In practice, a public health approach to school attendance in England might include:
Including school attendance as a population health metric within local Joint Strategic Needs Assessments and Health and Wellbeing Strategies.
Integrated care systems (ICSs) aligning resources around shared priorities like asthma, mental health and obesity, particularly for children at risk of persistent absence.
INTs using school attendance data as an early warning sign to identify families in need, co-locate services in or near schools, support care coordination and simplify service navigation for families.
Local authorities improving the sharing of education and health data across sectors to better align priorities.
General practitioners (GPs) and paediatricians routinely asking about school attendance, especially in children with long-term health conditions (LTC). 9
Specialist community public health nurses (SCPHN) supporting school attendance both through individual interventions and population-level assessment of child health needs.
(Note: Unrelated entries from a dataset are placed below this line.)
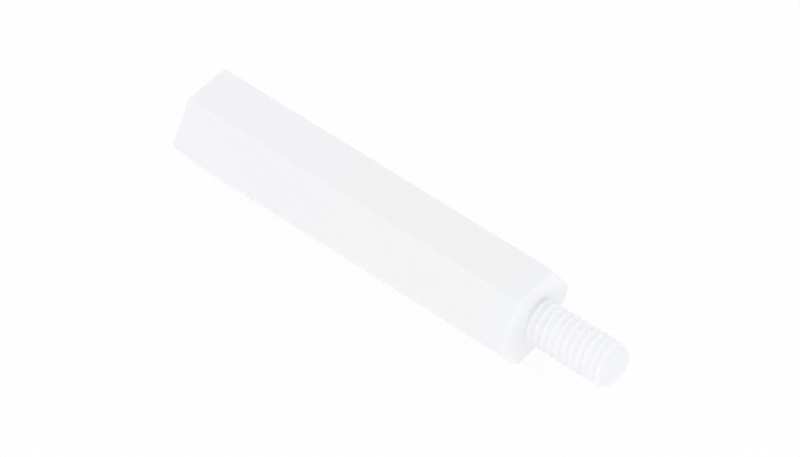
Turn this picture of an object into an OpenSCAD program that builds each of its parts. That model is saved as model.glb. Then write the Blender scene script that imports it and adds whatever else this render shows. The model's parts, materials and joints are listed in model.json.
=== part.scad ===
// Hex standoff moulded in one piece: a hexagonal body with a threaded stud at one end
// and a blind tapped hole in the other.
// The axis lies along X and the origin is on it, at the shoulder where the stud leaves the body.
// +X points along the stud, +Z is up, and the body lies on one of its flats.
// The fine thread is left off: the stud is drawn at its crests and so is the hole.

/* [Body] */
// Width of the hexagon across its flats
across_flats = 5.5; // [5:0.1:12]
// Length of the body, from its end face to the shoulder
body_l = 25; // [12:0.5:100]
// Radius of the arcs that soften the body's edges
edge_r = 0.15; // [0.05:0.01:0.3]

/* [Thread] */
// Nominal diameter of the thread on the stud and in the hole
thread_d = 3; // [2:0.5:3.5]
// Pitch of that thread
thread_pitch = 0.5; // [0.4:0.05:0.7]

/* [Stud] */
// Length of the stud, from the shoulder to its tip
stud_l = 6; // [3:0.5:20]
// How much narrower the stud's crests are than the nominal diameter
stud_allowance = 0.16; // [0:0.02:0.2]
// Length of the chamfer at the tip
tip_chamfer_l = 0.5; // [0.2:0.05:1]
// How far that chamfer cuts in from the crests
tip_chamfer_r = 0.3; // [0.1:0.05:0.6]

/* [Tapped hole] */
// Depth of the hole, from the end face to its floor
hole_depth = 10; // [4:0.5:11]
// How far the countersink at the mouth reaches beyond the nominal radius
mouth_reach = 0.1; // [0.05:0.05:0.3]

/* [Hidden] */
$fn = 96;

// The softening arcs cross the faces beside them at this angle, so that no two surfaces
// only touch where they meet.
crossing_angle = 5;

apothem = across_flats / 2;
// Distance from a softened face back to the centre of the arc beside it
arc_inset = edge_r * cos(crossing_angle);
// Distance from the axis to the centre of an arc on one of the six long edges
arc_centre_r = (apothem - arc_inset) / cos(30);
crest_d = thread_d - stud_allowance;
tip_d = crest_d - 2 * tip_chamfer_r;
// A metric thread's hole is the nominal diameter less one pitch, measured over its crests
hole_d = thread_d - thread_pitch;
mouth_d = thread_d + 2 * mouth_reach;
// A 45 degree countersink is as deep as it is wide
mouth_depth = (mouth_d - hole_d) / 2;
// How far a cutting or clipping shape runs past the body
over = 1;

// Turns a shape's Z axis to X, and its X axis to Y
module along_x() {
    rotate([90, 0, 90]) children();
}

// The hexagonal section with its corners softened
module hexagon_section() {
    intersection() {
        circle(d = across_flats / cos(30), $fn = 6);
        union() {
            for (turn = [0, 60, 120]) {
                rotate(turn) square([arc_centre_r, across_flats + over], center = true);
            }
            for (turn = [0:60:300]) {
                rotate(turn) translate([arc_centre_r, 0]) circle(edge_r);
            }
        }
    }
}

// A slab as long as the body, wider than one pair of flats, whose arcs soften the end
// edges of those two flats
module end_softening_slab() {
    inner_l = body_l - 2 * arc_inset;
    inner_w = across_flats - 2 * arc_inset;
    linear_extrude(2 * across_flats, center = true)
        intersection() {
            square([body_l, across_flats + 2 * over], center = true);
            union() {
                square([body_l, inner_w], center = true);
                square([inner_l, across_flats + 2 * over], center = true);
                for (x = [-1, 1], y = [-1, 1]) {
                    translate([x * inner_l / 2, y * inner_w / 2]) circle(edge_r);
                }
            }
        }
}

module hexagonal_body() {
    translate([-body_l / 2, 0, 0])
        intersection() {
            along_x() linear_extrude(body_l + over, center = true) hexagon_section();
            rotate([90, 0, 0]) end_softening_slab();
            rotate([150, 0, 0]) end_softening_slab();
            rotate([210, 0, 0]) end_softening_slab();
        }
}

// The stud starts inside the body, so that the two are one solid
module stud() {
    along_x() {
        translate([0, 0, -over]) cylinder(h = over + stud_l - tip_chamfer_l, d = crest_d);
        translate([0, 0, stud_l - tip_chamfer_l]) cylinder(h = tip_chamfer_l, d1 = crest_d, d2 = tip_d);
    }
}

// The hole and its countersink, cut from just outside the end face
module tapped_hole() {
    translate([-body_l, 0, 0])
        along_x() {
            translate([0, 0, -over]) cylinder(h = over + hole_depth, d = hole_d);
            translate([0, 0, -over]) cylinder(h = over + mouth_depth, d1 = mouth_d + 2 * over, d2 = hole_d);
        }
}

module standoff() {
    color("whitesmoke")
        difference() {
            union() {
                hexagonal_body();
                stud();
            }
            tapped_hole();
        }
}

standoff();
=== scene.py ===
import json
import math

import bmesh
import bpy
from mathutils import Matrix, Vector


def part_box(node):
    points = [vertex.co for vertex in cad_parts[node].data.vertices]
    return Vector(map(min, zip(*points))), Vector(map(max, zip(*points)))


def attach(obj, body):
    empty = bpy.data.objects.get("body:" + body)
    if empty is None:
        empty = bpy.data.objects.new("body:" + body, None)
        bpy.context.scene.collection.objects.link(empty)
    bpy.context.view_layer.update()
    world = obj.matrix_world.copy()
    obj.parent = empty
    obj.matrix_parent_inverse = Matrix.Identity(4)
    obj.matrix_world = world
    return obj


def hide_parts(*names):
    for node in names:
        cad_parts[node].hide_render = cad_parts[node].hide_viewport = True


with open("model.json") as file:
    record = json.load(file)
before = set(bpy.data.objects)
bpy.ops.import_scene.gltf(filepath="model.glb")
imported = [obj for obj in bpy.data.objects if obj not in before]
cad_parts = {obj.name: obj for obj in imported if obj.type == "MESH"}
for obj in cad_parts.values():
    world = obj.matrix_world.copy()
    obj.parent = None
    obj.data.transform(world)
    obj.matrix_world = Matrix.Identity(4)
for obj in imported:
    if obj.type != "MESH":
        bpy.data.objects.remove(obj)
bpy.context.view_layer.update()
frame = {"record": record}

bl_info = {
    "name": "Nylon hex standoff",
    "version": (1, 0, 0),
    "blender": (4, 5, 0),
    "location": "3D View > Sidebar > Standoff",
    "description": "Moulds a threaded hex standoff, and sets a plain studio round it",
    "category": "Add Mesh",
}

CAD_LOW, CAD_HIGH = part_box("standoff")
MOUNTS = {mount["name"]: mount for mount in frame["record"]["mounts"]}
MM = 0.001
STUD_D = 2 * MM * MOUNTS["stud"]["dims"]["r_mm"]
HOLE_D = 2 * MM * MOUNTS["tapped_hole"]["dims"]["r_mm"]
HOLE_END = MOUNTS["tapped_hole"]["pos_m"][0] + MM * MOUNTS["tapped_hole"]["dims"]["length_mm"] / 2

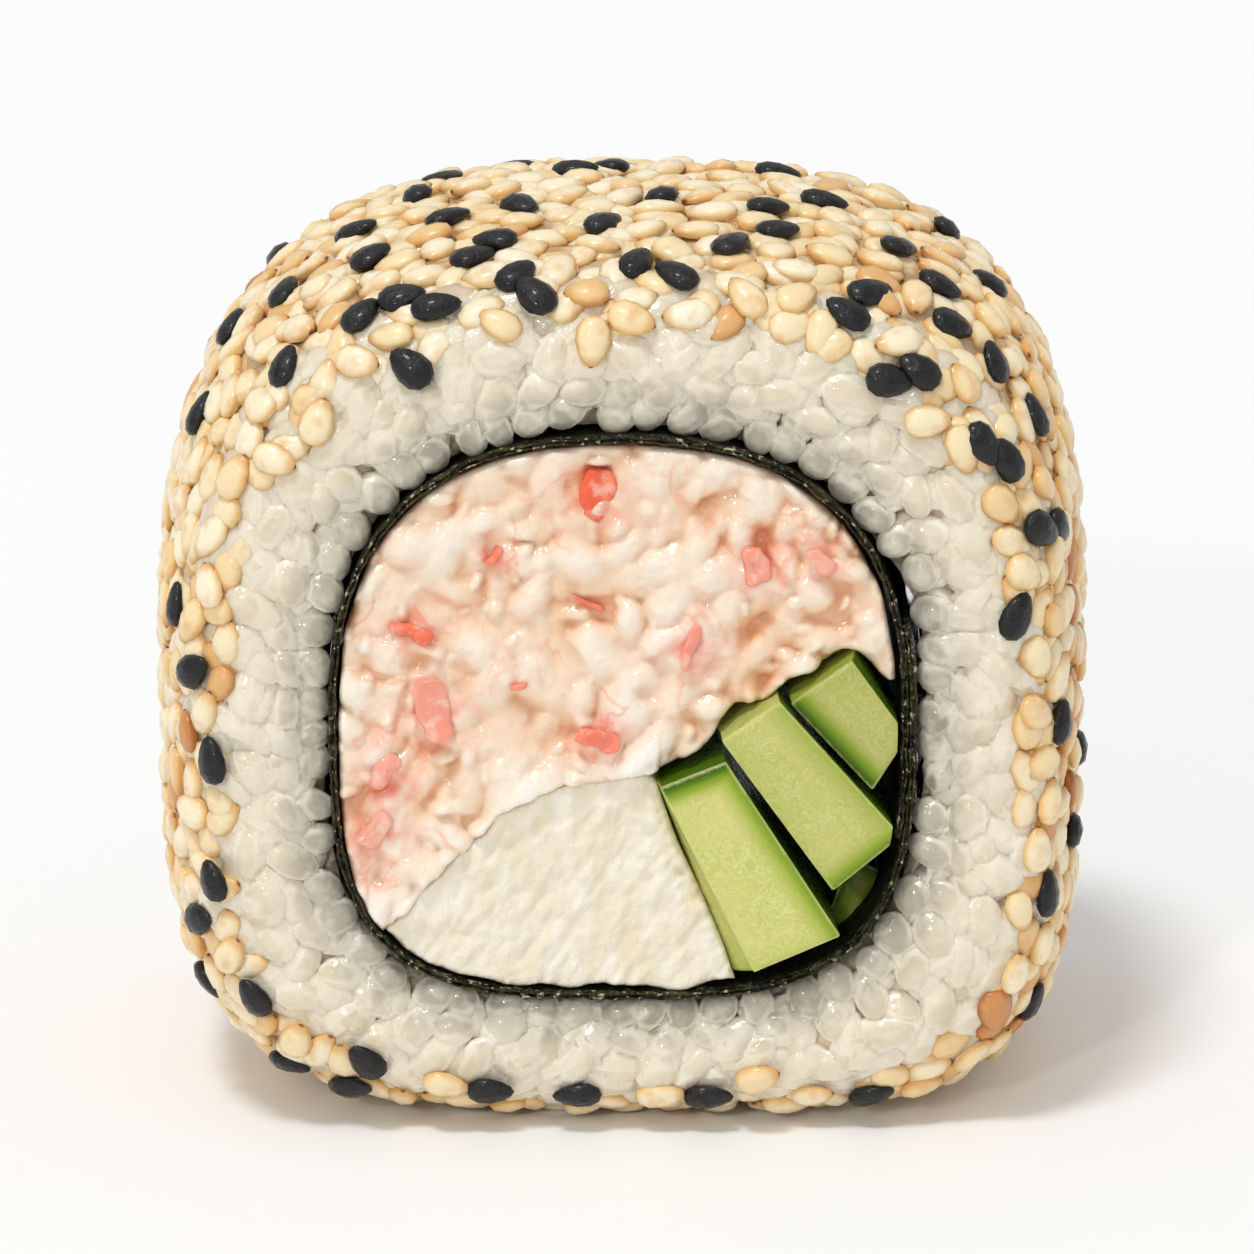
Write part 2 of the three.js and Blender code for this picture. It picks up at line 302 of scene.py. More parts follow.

Parents and carers receiving timely support through trusted relationships and clear referral pathways.
Funders like NIHR recognising school attendance as a measurable health outcome.
Using school attendance as a measurable health outcome to promote cross-sector research on child health and wellbeing.
This shift would not replace schools’ roles but would complement them, ensuring other systems step up to share responsibility for helping children attend, thrive and succeed.
Conclusion
School attendance is not just an educational metric. It reflects how well our systems are working for children and families.
The US approach offers a useful starting point. Adapting it to the UK context and treating attendance as a vital sign of children’s health would mark a fundamental shift and bold step forward in promoting long-term child health and reducing inequalities.
The NHS and public health systems must step in, not just to support education, but also to help children and families thrive.